Council and staff next steps discussed
- Staff indicated a substituted resolution prepared by Assistant City Attorney Mr. Hopkinson will be available at a future meeting; that substitution would clarify which parcel is covered, allow leases and public-private partnerships, and authorize a market analysis rather than a simple estimate. Councilmember (Dr.) Aldrich noted that the substitution and the DEQ connection are vital to the conversation.
- Staff said historic-research work on a National Register nomination can resume if the council directs it, but the nomination is on hold while the city addresses eligibility hurdles created by later additions.
- The council planned an on-site tour; staff asked attendees to sign a release and advised parking and site-access precautions. Chairman Layborn invited council members to inspect the building in person.
Historical and community context
Kals recounted the pump house’s original functions, early engineers who lived on-site, a reservoir once designed to hold roughly 2.5 million gallons, and later water-system upgrades (notably an 8-million-gallon Round Top reservoir and a 1916 filtration plant) that relegated the pump house to auxiliary status. She emphasized the building’s connection to the Crow Creek bottomlands, the WPA-era work near the site, and its potential role linking the greenway path to downtown.
Quotations from the record
- "I did want to ask a couple of questions... how this plays into our DEQ plan for water," Councilmember Dr. Aldrich said, pressing staff on environmental planning links.
- "Our mission is to preserve historic properties and to educate the general public regarding the traditions, architecture, and history of Cheyenne," Mary Kals said when introducing Historic Cheyenne Incorporated’s work.
- Kals recounted a period press line she cited: the paper praised the pump house as "one of the handsomest structures in Cheyenne and will command the admiration of all who may visit that part of the city." She read the line as historical context rather than as a current city endorsement.

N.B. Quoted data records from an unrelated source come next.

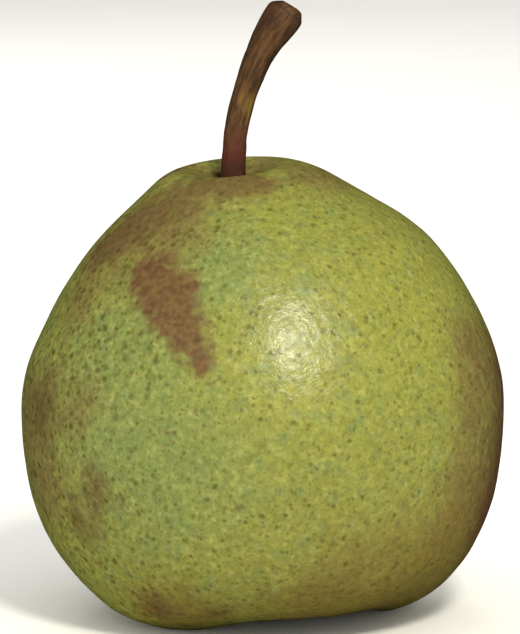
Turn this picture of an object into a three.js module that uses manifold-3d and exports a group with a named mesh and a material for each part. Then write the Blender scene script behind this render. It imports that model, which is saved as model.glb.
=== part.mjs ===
// A round dessert pear, picked with its stalk and standing on the lobes round its eye.
// Millimetres, +Z up. The origin is under the middle of the part, on the surface it stands on;
// +X is to the right and +Y to the back.

import * as THREE from "three";
import { mergeVertices } from "three/addons/utils/BufferGeometryUtils.js";
import Module from "manifold-3d";

// ---- Driving dimensions ----------------------------------------------------------------------

const gap = 0.3; // between pieces that touch

const body = {
  radius: 38, // at the widest
  height: 71.3, // from the base to the crest round the stalk
  widest: 31.5, // height of the widest ring
  segments: 64,
  rings: 51,
};
// The flank's outline, each point as its share of the widest radius and of the height from the
// base to the widest ring, and then from the widest ring to the crest.
const lowerFlank = [[0.68, 0.085], [0.82, 0.26], [0.934, 0.52], [0.985, 0.76]];
const upperFlank = [[0.99, 0.16], [0.93, 0.34], [0.83, 0.53], [0.67, 0.73], [0.43, 0.905]];

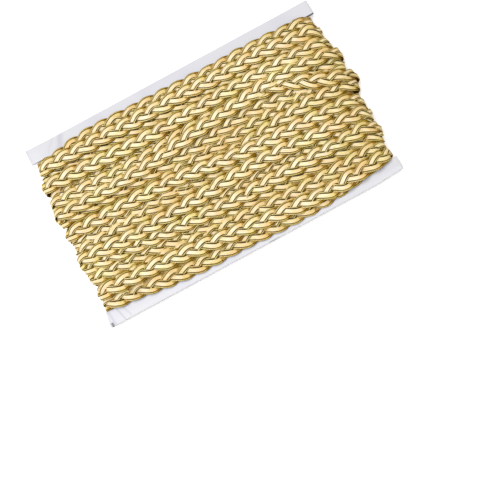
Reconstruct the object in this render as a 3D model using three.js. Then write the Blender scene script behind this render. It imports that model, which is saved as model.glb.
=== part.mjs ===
// A metallic braid trim wound lengthwise on a notched white card, lying on its back.
//
// Millimetres. +X runs along the card, +Y across it, +Z up. The origin is under the middle of the
// part, on the surface that it lies on. The bends stand out further at the right than at the left,
// so the middle of the card lies a little to the left of the origin.
//
// The card is one flat board with a wide notch in each short end. The trim is a closed sleeve round
// the board between the notches. Each turn of the trim is a raised ridge on the sleeve's front, and
// one on its back, and the ridges lie over and beside each other as the turns do. The crossings of
// the plait are too many to be raised here.

import * as THREE from 'three';

// The card
const CARD_LENGTH = 154;
const CARD_WIDTH = 96.2;
const CARD_THICKNESS = 1.5;
const NOTCH_DEPTH = 6.5;
const EAR_HEIGHT = 7.6;
const CORNER_ROUND = 0.8;
const CORNER_STEPS = 4;

// The trim: a flat plait of this width and thickness, and how far one layer lies above the next
const TRIM_WIDTH = 8.3;
const TRIM_THICKNESS = 2.6;
const LAYER_RISE = 1.9;
const BENT_WIDTH = 6.5;
const CORE_HEIGHT = 1.0;

// Room between the card and the trim
const CLEARANCE = 0.3;

// The turns leave the flat of the card here, and bend round its end
const BEND_START = 70;
const BEND_STEPS = 6;
const FLAT_STEPS = 16;
const CORE_REACH = 72.4;

// The middle of the board lies this far above the surface that the back rests on
const CARD_LIFT = 5.3;

// The trim lies inside the notches, clear of the ears
const THROAT = CARD_WIDTH / 2 - EAR_HEIGHT - CLEARANCE;
const BENT_LIMIT = THROAT - BENT_WIDTH / 2;
const CARD_CLEAR = CARD_THICKNESS / 2 + CLEARANCE;
const TUNNEL_END = CARD_LENGTH / 2 - NOTCH_DEPTH + CLEARANCE;

// The places along the card where each turn's position is given
const STATIONS = [-70, -46, -24, 0, 24, 46, 70];

// One row for each turn, by name, from the card's top edge down, as it lies on the front:
//   y       its centre line at each of the stations
//   layer   how high it lies at the left end, the middle and the right end: 0 is on the card
//   left    how far its bend stands out past the card's middle, at the left end
//   right   the same at the right end
//   next    the turn that its run across the back leads into
const TURNS = {
  a: { y: [36.5, 39, 39, 38.5, 38.5, 38.5, 37.5], layer: [0, 0, 0], left: 74, right: 73.8, next: 'c' },
  b: { y: [35, 35, 34.5, 34.5, 34, 34, 31.5], layer: [1, 1, 1], left: 74.6, right: 75.5, next: 'a' },
  c: { y: [32, 32, 31.5, 31.5, 31.5, 31.5, 29.5], layer: [0, 0, 0], left: 74.5, right: 74.5, next: 'f' },
  d: { y: [26, 24.5, 24, 24.5, 25.5, 25.5, 25], layer: [1, 1, 1], left: 77, right: 76, next: 'b' },
  e: { y: [17, 16, 16, 17.5, 17.5, 15.5, 5.5], layer: [0.7, 0.6, 1.3], left: 77, right: 79.4, next: 'd' },
  f: { y: [16.5, 15.5, 15.5, 16, 15, 14.5, 14], layer: [0, 0, 0], left: 75.5, right: 77, next: 'h' },
  g: { y: [10.5, 10.5, 11.5, 14.5, 17, 19.5, 18.5], layer: [1, 1.2, 1.2], left: 77.8, right: 78.3, next: 'e' },
  h: { y: [8, 8, 8.5, 9.5, 11.5, 10, 9], layer: [0, 0.1, 0], left: 76.5, right: 77, next: 'i' },
  i: { y: [3.5, 4, 5, 5, 5, 5.5, 5], layer: [0, 0, 0], left: 76, right: 77, next: 'k' },
  j: { y: [-0.5, 0, -0.5, -3, -5.5, -6.5, -7], layer: [1, 1, 1], left: 77, right: 76, next: 'g' },
  k: { y: [-3, -3, -3, -2.5, -1, 1, 1], layer: [0, 0.1, 0.6], left: 75.5, right: 78, next: 'l' },
  l: { y: [-8.5, -7.5, -6.5, -6.5, -7, -7.5, -8], layer: [0, 0, 0], left: 76, right: 75.5, next: 'o' },
  m: { y: [-14.5, -15, -14.5, -13.5, -13, -14, -14.5], layer: [1.3, 1, 1], left: 77.3, right: 76.7, next: 'j' },
  n: { y: [-18, -20, -22, -23.5, -23, -23, -22.5], layer: [0.6, 0.9, 1], left: 76.7, right: 76.7, next: 'm' },
  o: { y: [-24, -25, -26.5, -27, -27, -26.5, -26.5], layer: [0, 0, 0], left: 76, right: 76, next: 'p' },
  p: { y: [-31, -31, -31, -32, -33.5, -33.5, -33], layer: [0, 0, 0.1], left: 75, right: 74.3, next: 'r' },
  q: { y: [-33, -34.5, -36.5, -38.5, -40.5, -41.5, -39.5], layer: [1, 1, 1], left: 75.7, right: 74.6, next: 'n' },
  r: { y: [-38, -40.5, -42.5, -43, -43.5, -42.5, -39], layer: [0, 0, 0], left: 75.5, right: 75, next: 'q' },
};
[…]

Outstanding uncertainties and risks
Council members and staff described several unresolved items that will affect feasibility: the city’s DEQ/wetlands obligations and how they constrain reuse; floodplain limitations and insurance implications; whether the city will invest in mothballing or pursue a sale or public-private partnership; and the precise cost to remove additions and shore structural trusses. Staff emphasized that the $1,000,000 mothball figure includes structural connections of the additions and temporary infill to secure openings; the full $4,000,000 figure reflects broader rehabilitation scope.
What’s next
City staff said the substituted resolution addressing leases and market analysis will be circulated for the council’s next opportunity to act, and the council scheduled an on-site inspection. Staff and Historic Cheyenne said additional research on National Register listing and detailed cost estimates will follow if the council directs further work.
Ending
Historic Cheyenne framed the pump house as a public asset tied to Cheyenne’s early water system and to the West Edge redevelopment goals; council members agreed the building merits attention but identified funding, floodplain, and regulatory hurdles that must be resolved before a preservation project can proceed. The council planned a site visit and further staff work on a substituted resolution and market analysis.